"Peaches en Regalia" is an instrumental jazz fusion composition by Frank Zappa. It was released on Zappa's album Hot Rats in 1969 and has been recorded many times since. It was also released as a single in 1970, with "Little Umbrellas" as the B-side. Zappa used the piece on many of his tours, often as either the opening or the encore of a show.

"Peaches en Regalia" has been included in the "underground" version of The Real Book, despite being compositionally more complicated than typical jam session tunes.
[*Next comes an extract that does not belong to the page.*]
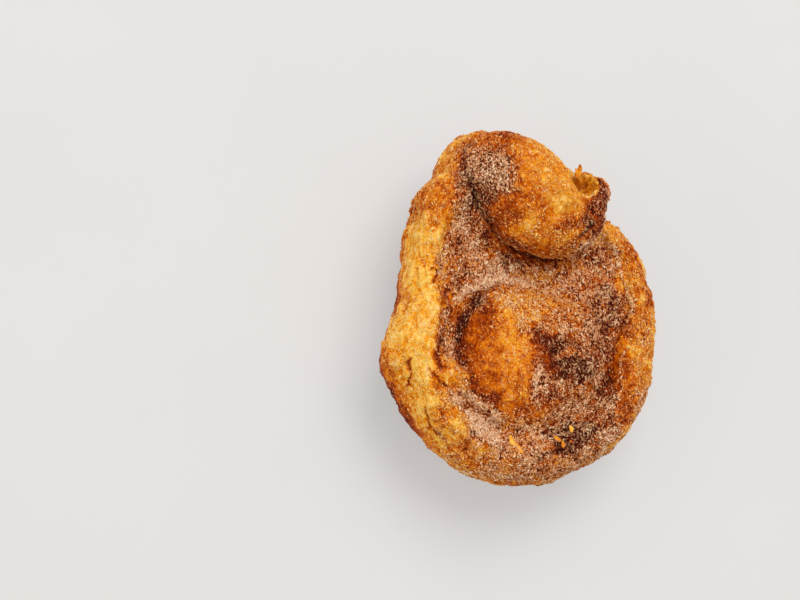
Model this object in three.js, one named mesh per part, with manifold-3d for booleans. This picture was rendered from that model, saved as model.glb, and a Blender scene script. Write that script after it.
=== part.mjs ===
// A cinnamon sugar bun: one lump of laminated dough baked in a round cup. A thick outer wrap runs round
// the cup as a rim, climbs on the left, and folds over at the far side into a fat crown whose loose end
// is torn open. The heart of the roll has puffed into a broad dome in the middle of the face.
// Millimetres. +Z is up, the flat foot is at z = 0 and centred on the origin, and the fold is at +Y.
import * as THREE from "three";
import { mergeVertices } from "three/addons/utils/BufferGeometryUtils.js";
import Module from "manifold-3d";

const wasm = await Module();
wasm.setup();

// The cup: its levels, and the outline at its widest level, an ellipse with local swellings.
const FOOT_RADIUS = 26;
const BULGE_RADIUS = 43;
const BULGE_HEIGHT = 24;
const CREST_HEIGHT = 38;
const CREST_SHARE = 0.85;
const LIP_DROP = 3;
const VALLEY_HEIGHT = 34;
const OUTLINE_HALF_WIDTH = 43.2;
const OUTLINE_HALF_LENGTH = 47;

// Where the foot has turned up into the wall, and how full the wall and the shoulder of the rim are.
const FOOT_TURN = { out: 6, up: 2 };
const WALL_FULLNESS = { radius: 0.91, height: 0.48 };
const SHOULDER = { out: 1.2, below: 4 };

// Swellings round the cup: where (degrees from +X, seen from above), how wide (degrees), how much. They
// swell the outline (mm), lift the crest of the rim (mm), and move the crest in or out (share of radius).
const OUTLINE_SWELLINGS = [
  { at: 36, wide: 18, by: 3.2 },
  { at: 92, wide: 26, by: 7.5 },
  { at: 103, wide: 12, by: 11.5 },
  { at: 128, wide: 13, by: 5 },
  { at: 162, wide: 15, by: -4.8 },
  { at: 192, wide: 8, by: 2 },
  { at: 203, wide: 7, by: -1 },
  { at: 248, wide: 10, by: 2 },
  { at: 285, wide: 16, by: -1.8 },
];
const CREST_SWELLINGS = [
  { at: 112, wide: 24, by: 9 },
  { at: 185, wide: 40, by: 2.5 },
  { at: 235, wide: 24, by: -1 },
];
const ROLL_SWELLINGS = [
  { at: 200, wide: 52, by: -0.13 },
  { at: 346, wide: 22, by: -0.15 },
];

// Swelling and unevenness fade out between these shares of the radius, so the middle stays smooth, and
// the crest is lifted only above this share of the valley's height.
const MIDDLE_SHARE = 0.15;
const RIMWARD_SHARE = 0.75;
const LIFT_FROM = 0.6;

// The rounded lumps on the cup: centre, half sizes, turn about Z (degrees), and how square they are, as the
// power of their superellipsoid (2 is a plain ellipsoid). The hollow is torn out of the fold's loose end.
const HEART = { centre: [0.5, -9, 26.5], half: [26.4, 24.8, 16.8], turn: 0, power: 2.15 };
const FOLD = { centre: [0.9, 40.1, 41], half: [23.6, 14.6, 14.5], turn: -40, power: 2.15 };
const FOLD_TAIL = { centre: [18.2, 36.8, 41], half: [11.6, 7.4, 11], turn: 64, power: 2.3 };
const LEDGE = { centre: [-24.6, -14.8, 35], half: [8.4, 5, 3.6], turn: -16, power: 2 };
const TORN_HOLLOW = { centre: [17.6, 43, 50], half: [4.2, 6, 9], turn: 14, power: 2 };

// Mesh fineness, and how close two points are to be one (mm).
const CUP_SEGMENTS = 90;
const PROFILE_STEPS = 38;
const FOOT_RINGS = [0, 0.5, 0.99];
const LUMP_SEGMENTS = 36;
const HOLLOW_SEGMENTS = 20;
const MERGE_DISTANCE = 1e-3;

// Unevenness: crossing waves, as wave vectors (radians per millimetre), a phase and a height (mm). It
// fades out towards the flat foot, below this height.
const WAVES = [
  { wave: [0.13, 0.05, 0.09], phase: 0.4, height: 0.5 },
  { wave: [-0.07, 0.16, 0.05], phase: 2.1, height: 0.45 },
  { wave: [0.21, -0.13, 0.17], phase: 4.4, height: 0.3 },
  { wave: [-0.19, -0.24, 0.12], phase: 1.2, height: 0.25 },
];
const FOOT_CLEAR_HEIGHT = 7;
const UPWARD_UNEVENNESS = 0.5;

const radians = THREE.MathUtils.degToRad;
const smooth = THREE.MathUtils.smoothstep;

// A bell-shaped swelling round the cup, summed over a list of them.
function swelling(list, degrees) {
  let total = 0;
  for (const { at, wide, by } of list) {
    const apart = THREE.MathUtils.euclideanModulo(degrees - at + 180, 360) - 180;
    total += by * Math.exp(-((apart / wide) ** 2));
  }
  return total;
}

// The widest outline's radius in a direction: the ellipse, swollen.
function outlineRadius(degrees) {
  const cos = Math.cos(radians(degrees));
  const sin = Math.sin(radians(degrees));
  const ellipse = 1 / Math.hypot(cos / OUTLINE_HALF_WIDTH, sin / OUTLINE_HALF_LENGTH);
  return ellipse + swelling(OUTLINE_SWELLINGS, degrees);
}

// The dough's unevenness at a point: the sum of the waves.
function unevenness(point) {
  let total = 0;
  for (const { wave, phase, height } of WAVES) {
    total += height * Math.sin(wave[0] * point.x + wave[1] * point.y + wave[2] * point.z + phase);
  }
  return total * smooth(point.z, 0, FOOT_CLEAR_HEIGHT);
}

// The round cup before its outline is applied: foot, wall, bulge, shoulder, crest of the rim, lip, valley.
function cupProfile() {
  const crest = CREST_SHARE * BULGE_RADIUS;
  const side = new THREE.SplineCurve([
    new THREE.Vector2(FOOT_RADIUS, 0),
    new THREE.Vector2(FOOT_RADIUS + FOOT_TURN.out, FOOT_TURN.up),
    new THREE.Vector2(WALL_FULLNESS.radius * BULGE_RADIUS, WALL_FULLNESS.height * BULGE_HEIGHT),
    new THREE.Vector2(BULGE_RADIUS, BULGE_HEIGHT),
    new THREE.Vector2((BULGE_RADIUS + crest) / 2 + SHOULDER.out, CREST_HEIGHT - SHOULDER.below),
    new THREE.Vector2(crest, CREST_HEIGHT),
    new THREE.Vector2(0.94 * crest, CREST_HEIGHT - 0.4 * LIP_DROP),
    new THREE.Vector2(0.89 * crest, CREST_HEIGHT - LIP_DROP),
    new THREE.Vector2(0.6 * crest, VALLEY_HEIGHT),
    new THREE.Vector2(0.3 * crest, VALLEY_HEIGHT),
    new THREE.Vector2(0, VALLEY_HEIGHT),
  ]);
  const foot = FOOT_RINGS.map((share) => new THREE.Vector2(share * FOOT_RADIUS, 0));
  const points = side.getSpacedPoints(PROFILE_STEPS);
  points[0].y = 0;
  points.at(-1).x = 0;
  return [...foot, ...points];
}

// Runs a function over every point of a geometry, which may move it.
function eachPoint(geometry, move) {
  const position = geometry.getAttribute("position");
  const point = new THREE.Vector3();
  for (let i = 0; i < position.count; i++) {
    point.fromBufferAttribute(position, i);
    move(point);
    position.setXYZ(i, point.x, point.y, point.z);
  }
}

// Moves a point of the round cup to its place on the uneven one: the outline takes over from the round
// foot with height, and past the bulge the crest moves in or out and up or down.
function shapeCupPoint(point) {
  const angle = Math.atan2(point.y, point.x);
  const degrees = THREE.MathUtils.radToDeg(angle);
  let share = Math.hypot(point.x, point.y) / BULGE_RADIUS;
  if (point.z > BULGE_HEIGHT) {
    const crest = CREST_SHARE + swelling(ROLL_SWELLINGS, degrees);
    const outside = 1 - ((1 - share) * (1 - crest)) / (1 - CREST_SHARE);
    share = share > CREST_SHARE ? outside : (share * crest) / CREST_SHARE;
  }
  const spread = smooth(point.z, 0, BULGE_HEIGHT);
  const outline = THREE.MathUtils.lerp(BULGE_RADIUS, outlineRadius(degrees), spread);
  const rimward = smooth(share, MIDDLE_SHARE, RIMWARD_SHARE);
  const lift = rimward * smooth(point.z, LIFT_FROM * VALLEY_HEIGHT, CREST_HEIGHT);
  const height = point.z + lift * swelling(CREST_SWELLINGS, degrees);
  point.set(Math.cos(angle) * share * outline, Math.sin(angle) * share * outline, height);
  const push = unevenness(point);
  point.x += push * Math.cos(angle) * spread * rimward;
  point.y += push * Math.sin(angle) * spread * rimward;
  point.z += push * UPWARD_UNEVENNESS;
}

function cup() {
  const turned = new THREE.LatheGeometry(cupProfile(), CUP_SEGMENTS);
  turned.rotateX(Math.PI / 2);
  eachPoint(turned, shapeCupPoint);
  return turned;
}

// A rounded lump: a ball squared off by its power, stretched to its half sizes, turned, and made uneven
// along its own radius.
function lump({ centre, half, turn, power }, segments) {
  const ball = new THREE.SphereGeometry(1, segments, Math.round(0.6 * segments));
  ball.rotateX(Math.PI / 2);
  eachPoint(ball, (point) => {
    const size = Math.abs(point.x) ** power + Math.abs(point.y) ** power + Math.abs(point.z) ** power;
    point.divideScalar(size ** (1 / power));
  });
  ball.scale(...half);
  ball.rotateZ(radians(turn));
  ball.translate(...centre);
  const middle = new THREE.Vector3(...centre);
  const out = new THREE.Vector3();
  eachPoint(ball, (point) => {
    out.subVectors(point, middle).normalize();
    point.addScaledVector(out, unevenness(point));
  });
  return ball;
}

// three.js geometry to a closed solid and back.
function solid(geometry) {
  const bare = geometry.clone();
  bare.deleteAttribute("normal");
  bare.deleteAttribute("uv");
  const merged = mergeVertices(bare, MERGE_DISTANCE);
  return new wasm.Manifold(new wasm.Mesh({
    numProp: 3,
    vertProperties: merged.getAttribute("position").array,
    triVerts: new Uint32Array(merged.index.array),
  }));
}

function geometryOf(made) {
  const { vertProperties, triVerts } = made.getMesh();
  const geometry = new THREE.BufferGeometry();
  geometry.setAttribute("position", new THREE.BufferAttribute(vertProperties, 3));
  geometry.setIndex(new THREE.BufferAttribute(triVerts, 1));
  geometry.computeVertexNormals();
  return geometry;
}

let dough = solid(cup());
for (const part of [HEART, FOLD, FOLD_TAIL, LEDGE]) {
  dough = dough.add(solid(lump(part, LUMP_SEGMENTS)));
}
dough = dough.subtract(solid(lump(TORN_HOLLOW, HOLLOW_SEGMENTS)));

const crust = new THREE.MeshStandardMaterial({ color: 0xc07a35, roughness: 0.6, metalness: 0 });
const bun = new THREE.Mesh(geometryOf(dough), crust);
bun.name = "bun";

const group = new THREE.Group();
group.add(bun);

export default group;
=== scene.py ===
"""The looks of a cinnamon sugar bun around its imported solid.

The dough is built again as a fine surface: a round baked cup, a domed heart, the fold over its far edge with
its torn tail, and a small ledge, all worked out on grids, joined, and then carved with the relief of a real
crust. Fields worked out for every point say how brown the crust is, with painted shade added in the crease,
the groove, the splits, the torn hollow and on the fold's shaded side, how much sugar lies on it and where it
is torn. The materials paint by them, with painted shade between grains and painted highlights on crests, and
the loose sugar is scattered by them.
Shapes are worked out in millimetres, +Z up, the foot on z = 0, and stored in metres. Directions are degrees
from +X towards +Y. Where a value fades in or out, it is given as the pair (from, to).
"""
import math

import bpy
import numpy as np
from mathutils import Matrix, Vector


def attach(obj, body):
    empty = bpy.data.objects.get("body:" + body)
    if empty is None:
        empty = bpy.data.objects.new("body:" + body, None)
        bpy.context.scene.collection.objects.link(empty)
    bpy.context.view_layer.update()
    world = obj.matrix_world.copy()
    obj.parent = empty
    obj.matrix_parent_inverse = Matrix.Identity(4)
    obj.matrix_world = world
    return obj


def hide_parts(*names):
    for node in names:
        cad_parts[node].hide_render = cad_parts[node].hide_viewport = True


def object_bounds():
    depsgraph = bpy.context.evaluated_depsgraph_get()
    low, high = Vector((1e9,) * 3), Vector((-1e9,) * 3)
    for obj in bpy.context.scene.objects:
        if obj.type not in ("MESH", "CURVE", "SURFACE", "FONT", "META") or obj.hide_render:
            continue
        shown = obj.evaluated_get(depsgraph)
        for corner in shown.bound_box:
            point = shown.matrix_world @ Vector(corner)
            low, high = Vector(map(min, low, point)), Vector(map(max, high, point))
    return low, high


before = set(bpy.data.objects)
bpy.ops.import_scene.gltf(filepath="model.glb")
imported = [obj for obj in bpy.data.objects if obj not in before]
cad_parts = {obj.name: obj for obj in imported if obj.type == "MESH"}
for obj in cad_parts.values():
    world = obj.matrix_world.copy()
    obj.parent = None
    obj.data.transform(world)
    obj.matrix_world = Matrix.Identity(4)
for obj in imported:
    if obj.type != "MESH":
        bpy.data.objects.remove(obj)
CAD_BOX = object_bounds()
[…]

Having a song included in the book has been described as "the ultimate insider credential for a jazz composer".

The tune is used as instrumental background music on the BBC London radio programme presented by Danny Baker, as well as the Elis James and John Robins show on BBC Radio 5 Live. It was also the theme tune for the early 1970s BBC2 show One Man's Week.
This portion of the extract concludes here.